Em verdade, a evasão deve ser examinada num ponto de vista amplo. A evasão é numerosa e frequente quando a carga tributária (soma de todos os tributos) é elevada. Aliás, essa qualificação é elegante e não reflete a realidade. A carga, neste país, é indecente e pornográfica.
Essa pressão tributária aumentou brutalmente em 1996, graças às leis ordinárias, leis complementares e medidas provisórias editadas ao longo de 1996, pelo governo federal.
A CPMF é o emblema mais significativo da voracidade arrecadatória do governo, a elevar cada vez mais a carga tributária do país. Perdão, não do país, mas do contribuinte que já paga corretamente os tributos. Muita gente paga com exatidão o tributo, pois não tem como escapar. O caso típico é o do assalariado, que já tem descontado na fonte o IR devido. Esse não tem como evadir-se.
A partir de 1993, a carga tributária, que durante décadas girou entre 22% e 24% do PIB, começou a subir. Alcançou em 1995 pouco mais de 31%. Em 1996, vai-se repetir percentual semelhante. É uma brutal elevação ocorrida em curto período. Teria havido crescimento do total médio de tributos pagos pelos cidadãos brasileiros? Creio que não. Essa elevação deu-se em relação aos contribuintes leais e corretos. O evasor e principalmente o sonegador têm vida cada vez mais folgada.
A evasão provoca enorme distorção nos preços de mercado, afetando a lisura na concorrência. Quem tem hoje todas as condições de prosperar é a empresa evasora.
O instinto básico na vida, seja das pessoas, seja das empresas, é o da sobrevivência. Sobrevive-se sonegando. O nosso sistema é indutor da evasão. Doentio.

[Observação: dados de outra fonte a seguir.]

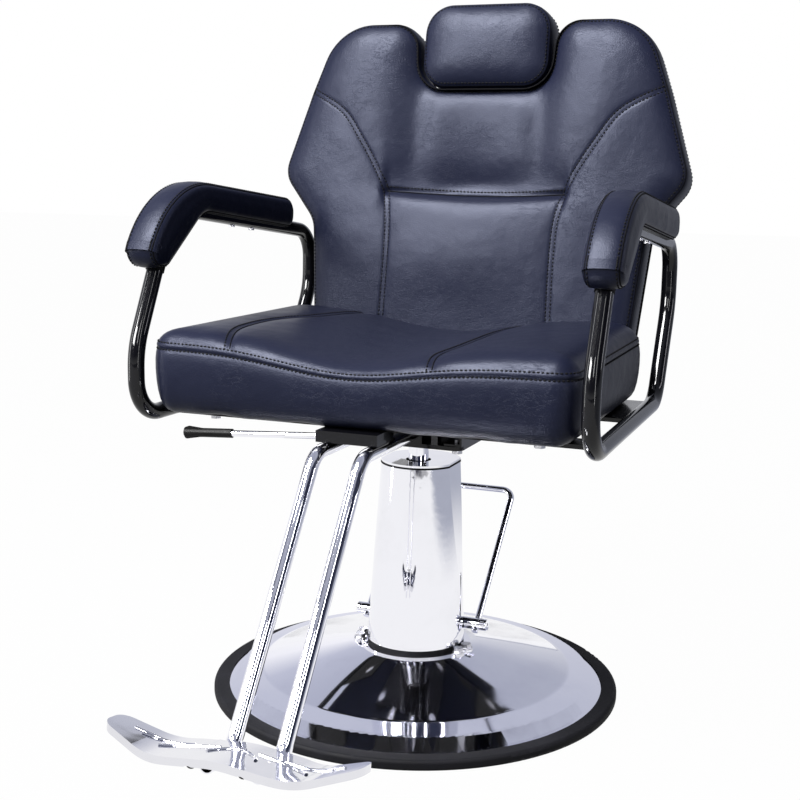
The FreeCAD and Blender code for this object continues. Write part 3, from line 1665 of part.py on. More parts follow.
def headrest_cushion():
    half = float(s.rest_half)
    low = float(s.rest_bottom)
    high = low + float(s.rest_height)
    rounding = float(s.rest_rounding)
    corners = [(half, low, rounding), (half, high, rounding), (-half, high, rounding), (-half, low, rounding)]
    levels = levels_between(
        -float(s.rest_front), float(s.rest_rear), REST_LEVEL_SHARES, float(s.rest_draw_in))
    shape = padded_form(corners, levels, lambda depth: lambda spot: V(spot.x, depth, spot.y))
    for side in (1, -1):
        shape = shape.cut(post_form(side))
    set_shape("headrest_cushion", shape, back_placement())


def build():
    base_ring()
    base_dish()
    pump_flange()
    flange_bolts()
    column_seal()
    column_cover()
    column_top()
    pump_body()
    piston_gland()
    piston_rod()
    lever_shaft()
    lever_bar()
    lever_grub_screws()
    swivel_socket()
    head_plate()
    head_bolts()
    seat_board()
    seat_cushion()
    seat_frame()
    arm_pad_screws()
    tread_buffers()
    foot_tread()
    foot_bracket()
    tube_saddle()
    recline_lever()
    lever_pin()
    lock_cylinder()
    lock_anchor()
    lock_rod()
    lock_fork()
    back_cushion()
    back_panels()
    back_axle()
    back_arm_screws()
    headrest_cushion()
    for side, name in ((1, "left"), (-1, "right")):
        lever_sleeve(side, f"lever_sleeve_{name}")
        head_rail(side, f"head_rail_{name}")
        hinge_ear(side, f"hinge_ear_{name}")
        arm_side(side, name)
        foot_tube(side, f"foot_tube_{name}")
        back_arm(side, f"back_arm_{name}")
        headrest_bush(side, f"headrest_bush_{name}")
        headrest_post(side, f"headrest_post_{name}")


def check_and_export():
    doc.recompute()
    faults = []
    for item in doc.Objects:
        if "Invalid" in item.State or "Error" in item.State:
            faults.append(f"{item.Label}: {item.State}")
    for node in nodes:
        if node.Shape.isNull() or not node.Shape.isValid() or not node.Shape.Solids:
            faults.append(f"{node.Label}: its shape is not a valid solid")
    if faults:
        raise RuntimeError("; ".join(faults))
    os.makedirs("parts", exist_ok=True)
    for node in nodes:
        node.Shape.exportStep(f"parts/{node.Label}.step")
    print(f"{len(nodes)} pieces written")


build()
check_and_export()
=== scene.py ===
# %% [markdown]
# A hydraulic salon chair, dressed for its portrait. The solid model gives every metal piece its
# exact shape. This lesson adds what a solid model lacks: sewn and stuffed covers, thread, cast
# ribs, and finishes that catch the light as leather cloth, chrome and gloss paint do.

# %% Load the frame
import math

import bmesh
import bpy
import numpy as np
from mathutils import Matrix, Vector
from mathutils.bvhtree import BVHTree
from mathutils.geometry import delaunay_2d_cdt


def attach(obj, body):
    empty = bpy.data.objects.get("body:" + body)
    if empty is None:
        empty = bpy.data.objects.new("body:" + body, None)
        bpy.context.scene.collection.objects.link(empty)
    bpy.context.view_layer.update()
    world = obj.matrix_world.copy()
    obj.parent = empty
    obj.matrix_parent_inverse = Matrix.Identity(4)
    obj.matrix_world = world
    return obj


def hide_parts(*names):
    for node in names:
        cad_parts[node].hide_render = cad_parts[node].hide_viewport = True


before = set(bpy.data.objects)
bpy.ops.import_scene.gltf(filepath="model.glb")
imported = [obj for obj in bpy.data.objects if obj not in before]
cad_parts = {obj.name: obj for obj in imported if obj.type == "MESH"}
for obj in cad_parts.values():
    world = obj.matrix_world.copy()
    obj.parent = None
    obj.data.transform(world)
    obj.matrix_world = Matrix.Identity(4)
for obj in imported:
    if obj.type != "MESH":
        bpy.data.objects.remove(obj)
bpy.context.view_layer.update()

MM = 0.001
print("pieces in the frame:", len(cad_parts))

# %% [markdown]
# The camera comes first, because every later choice is judged through it. Its place was worked
# out from the round base, whose true circle shows as an ellipse, and from the level seat.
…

É de se lembrar: se todos pagarem o tributo devido, todos pagarão menos. É preciso inverter perverso o processo tributário manipulado pelo governo federal. Conceber-se uma redução de impostos, senão por virtude, a beneficiar o povo brasileiro, pelo menos por pragmatismo, para facilitar a reeleição presidencial. É isso aí.

Osiris de Azevedo Lopes Filho, 57, advogado, é professor de Direito Tributário e Financeiro da Universidade de Brasília e ex-secretário da Receita Federal.